**WRITTEN REQUEST:**
For each line of the data below that holds "bending", copy the line.

**EXCERPTED DATA:**

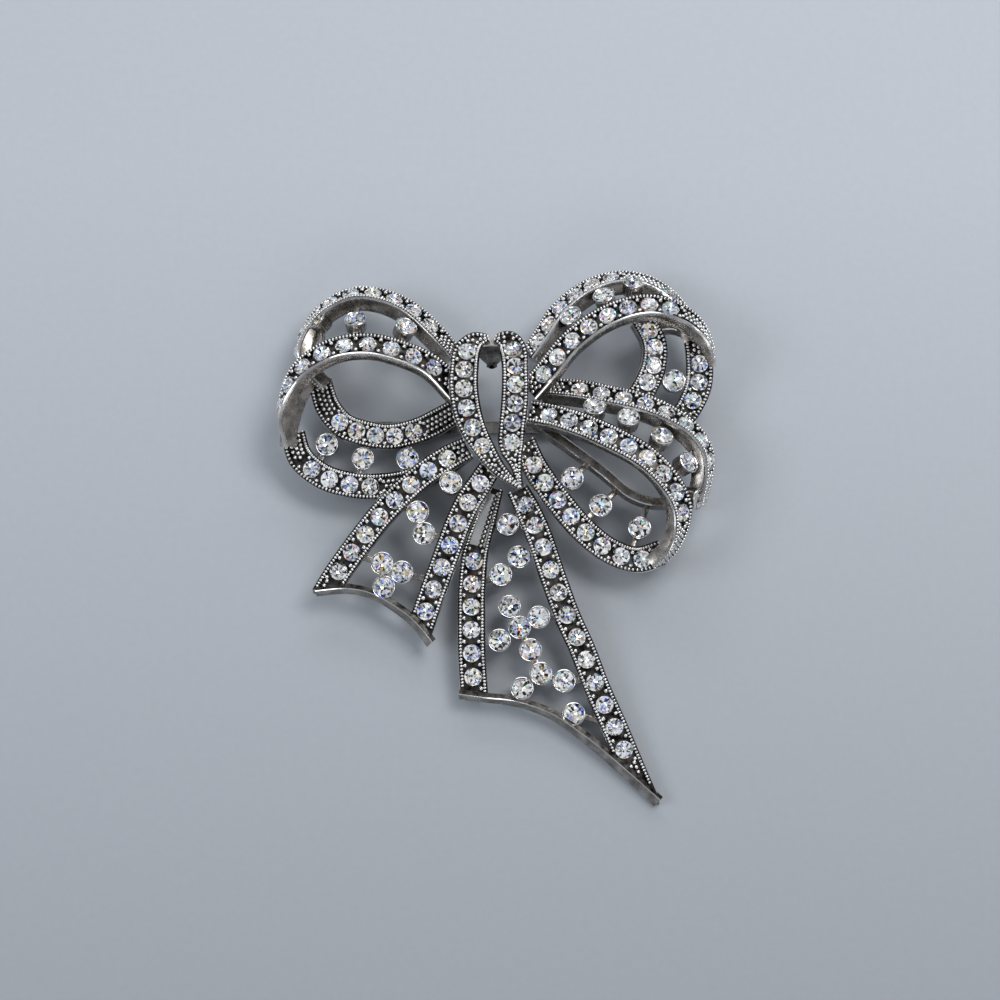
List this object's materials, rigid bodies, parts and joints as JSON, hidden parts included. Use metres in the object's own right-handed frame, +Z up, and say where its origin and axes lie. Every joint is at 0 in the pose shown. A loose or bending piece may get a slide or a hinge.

==

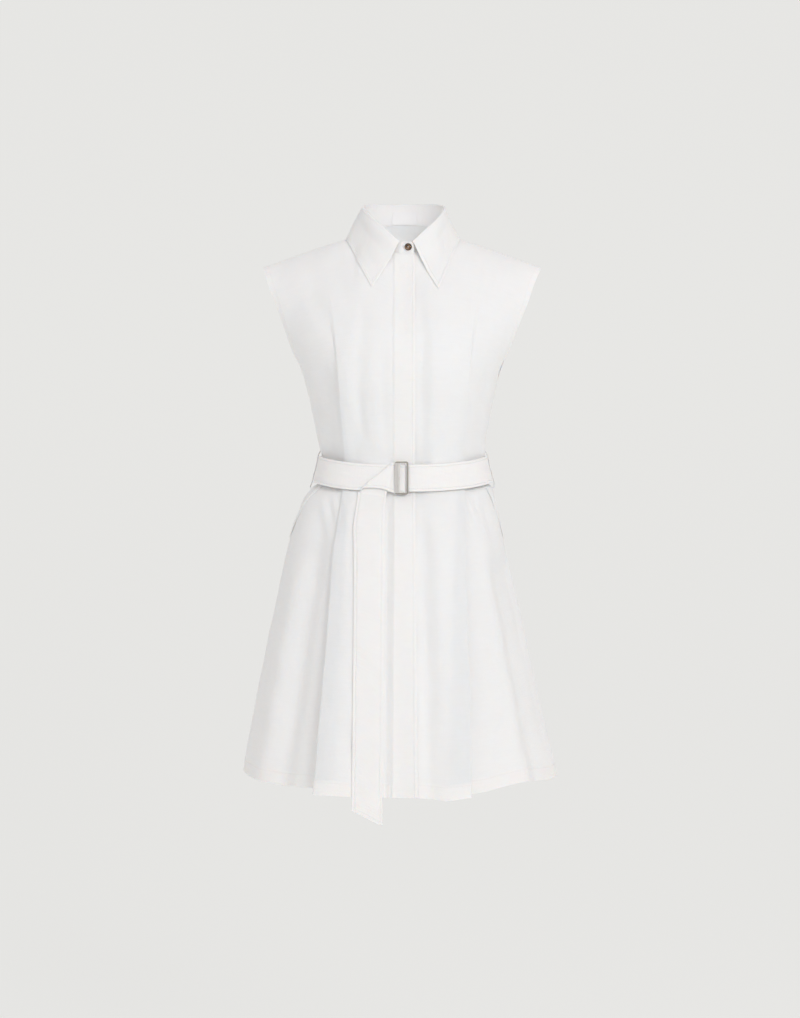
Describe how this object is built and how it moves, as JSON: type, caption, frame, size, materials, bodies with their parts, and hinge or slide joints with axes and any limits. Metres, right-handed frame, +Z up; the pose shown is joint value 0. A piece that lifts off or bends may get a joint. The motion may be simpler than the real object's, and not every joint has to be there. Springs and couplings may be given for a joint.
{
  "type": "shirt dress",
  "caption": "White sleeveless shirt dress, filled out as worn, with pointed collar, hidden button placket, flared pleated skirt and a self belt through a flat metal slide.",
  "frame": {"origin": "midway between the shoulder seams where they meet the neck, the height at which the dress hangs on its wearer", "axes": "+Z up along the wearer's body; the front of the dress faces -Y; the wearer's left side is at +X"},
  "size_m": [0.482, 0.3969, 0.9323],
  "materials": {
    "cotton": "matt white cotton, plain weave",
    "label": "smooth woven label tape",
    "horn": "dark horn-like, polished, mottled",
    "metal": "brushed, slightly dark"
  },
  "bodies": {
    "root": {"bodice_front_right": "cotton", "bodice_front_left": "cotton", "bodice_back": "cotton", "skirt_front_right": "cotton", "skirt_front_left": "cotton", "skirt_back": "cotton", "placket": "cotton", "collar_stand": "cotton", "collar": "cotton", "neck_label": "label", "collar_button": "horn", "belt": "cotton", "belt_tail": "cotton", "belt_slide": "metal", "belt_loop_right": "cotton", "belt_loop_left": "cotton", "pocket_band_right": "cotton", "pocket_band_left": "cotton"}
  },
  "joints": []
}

...

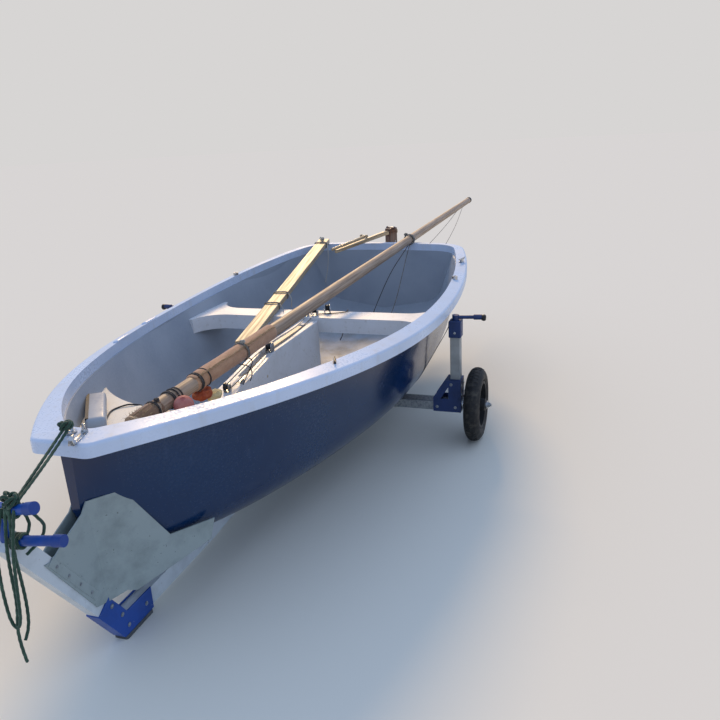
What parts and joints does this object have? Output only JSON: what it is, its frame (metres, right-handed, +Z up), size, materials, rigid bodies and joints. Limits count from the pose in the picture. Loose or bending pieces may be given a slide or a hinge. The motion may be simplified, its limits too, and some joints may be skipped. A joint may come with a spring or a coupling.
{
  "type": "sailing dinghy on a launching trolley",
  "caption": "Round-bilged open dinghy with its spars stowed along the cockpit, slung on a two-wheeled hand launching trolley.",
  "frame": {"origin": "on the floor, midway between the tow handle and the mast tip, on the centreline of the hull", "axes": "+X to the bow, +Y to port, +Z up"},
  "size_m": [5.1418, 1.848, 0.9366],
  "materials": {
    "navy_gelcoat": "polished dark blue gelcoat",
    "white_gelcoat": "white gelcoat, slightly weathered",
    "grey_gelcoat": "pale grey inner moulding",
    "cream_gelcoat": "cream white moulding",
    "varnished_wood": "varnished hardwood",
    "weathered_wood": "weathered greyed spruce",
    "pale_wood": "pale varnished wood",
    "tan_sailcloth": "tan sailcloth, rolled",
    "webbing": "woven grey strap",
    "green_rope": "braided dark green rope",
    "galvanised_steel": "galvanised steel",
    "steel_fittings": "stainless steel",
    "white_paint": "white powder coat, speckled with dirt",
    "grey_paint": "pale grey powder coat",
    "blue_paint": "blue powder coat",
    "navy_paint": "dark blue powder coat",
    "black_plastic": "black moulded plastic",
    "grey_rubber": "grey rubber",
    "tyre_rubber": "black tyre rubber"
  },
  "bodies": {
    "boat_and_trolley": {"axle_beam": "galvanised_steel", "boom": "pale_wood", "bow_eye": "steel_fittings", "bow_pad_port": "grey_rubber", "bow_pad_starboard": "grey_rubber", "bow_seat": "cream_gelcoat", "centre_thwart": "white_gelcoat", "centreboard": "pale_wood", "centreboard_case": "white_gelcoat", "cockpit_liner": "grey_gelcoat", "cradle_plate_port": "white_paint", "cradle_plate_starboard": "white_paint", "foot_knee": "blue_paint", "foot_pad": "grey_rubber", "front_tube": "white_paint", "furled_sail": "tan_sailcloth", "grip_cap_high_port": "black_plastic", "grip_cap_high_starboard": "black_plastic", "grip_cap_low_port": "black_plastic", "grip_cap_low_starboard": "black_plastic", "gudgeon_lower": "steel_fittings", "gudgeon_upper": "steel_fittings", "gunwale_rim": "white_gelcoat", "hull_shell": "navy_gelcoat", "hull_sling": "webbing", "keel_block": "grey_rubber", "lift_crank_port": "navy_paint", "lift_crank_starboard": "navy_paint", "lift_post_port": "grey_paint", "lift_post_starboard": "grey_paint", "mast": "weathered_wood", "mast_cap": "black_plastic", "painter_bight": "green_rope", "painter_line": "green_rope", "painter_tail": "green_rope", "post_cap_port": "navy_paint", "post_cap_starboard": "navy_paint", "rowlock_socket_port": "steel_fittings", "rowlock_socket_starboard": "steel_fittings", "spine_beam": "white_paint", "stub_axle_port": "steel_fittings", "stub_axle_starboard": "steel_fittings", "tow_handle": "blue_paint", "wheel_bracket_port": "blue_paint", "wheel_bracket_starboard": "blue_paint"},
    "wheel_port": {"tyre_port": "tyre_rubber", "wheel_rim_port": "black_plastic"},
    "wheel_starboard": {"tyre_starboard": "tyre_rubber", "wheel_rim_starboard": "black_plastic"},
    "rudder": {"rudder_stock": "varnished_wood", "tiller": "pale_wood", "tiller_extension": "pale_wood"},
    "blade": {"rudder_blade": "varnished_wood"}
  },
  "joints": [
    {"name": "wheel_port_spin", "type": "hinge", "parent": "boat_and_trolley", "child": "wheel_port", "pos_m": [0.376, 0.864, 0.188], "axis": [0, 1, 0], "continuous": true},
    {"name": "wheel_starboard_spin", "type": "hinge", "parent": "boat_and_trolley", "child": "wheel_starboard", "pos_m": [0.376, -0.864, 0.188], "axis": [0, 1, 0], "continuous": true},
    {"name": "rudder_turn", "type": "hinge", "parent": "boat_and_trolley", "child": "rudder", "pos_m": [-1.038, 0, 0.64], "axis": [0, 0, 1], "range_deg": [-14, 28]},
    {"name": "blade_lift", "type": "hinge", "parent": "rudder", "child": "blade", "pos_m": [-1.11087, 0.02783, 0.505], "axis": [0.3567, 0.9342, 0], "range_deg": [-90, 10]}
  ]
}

**TASK SOLUTION:**
List this object's materials, rigid bodies, parts and joints as JSON, hidden parts included. Use metres in the object's own right-handed frame, +Z up, and say where its origin and axes lie. Every joint is at 0 in the pose shown. A loose or bending piece may get a slide or a hinge.
What parts and joints does this object have? Output only JSON: what it is, its frame (metres, right-handed, +Z up), size, materials, rigid bodies and joints. Limits count from the pose in the picture. Loose or bending pieces may be given a slide or a hinge. The motion may be simplified, its limits too, and some joints may be skipped. A joint may come with a spring or a coupling.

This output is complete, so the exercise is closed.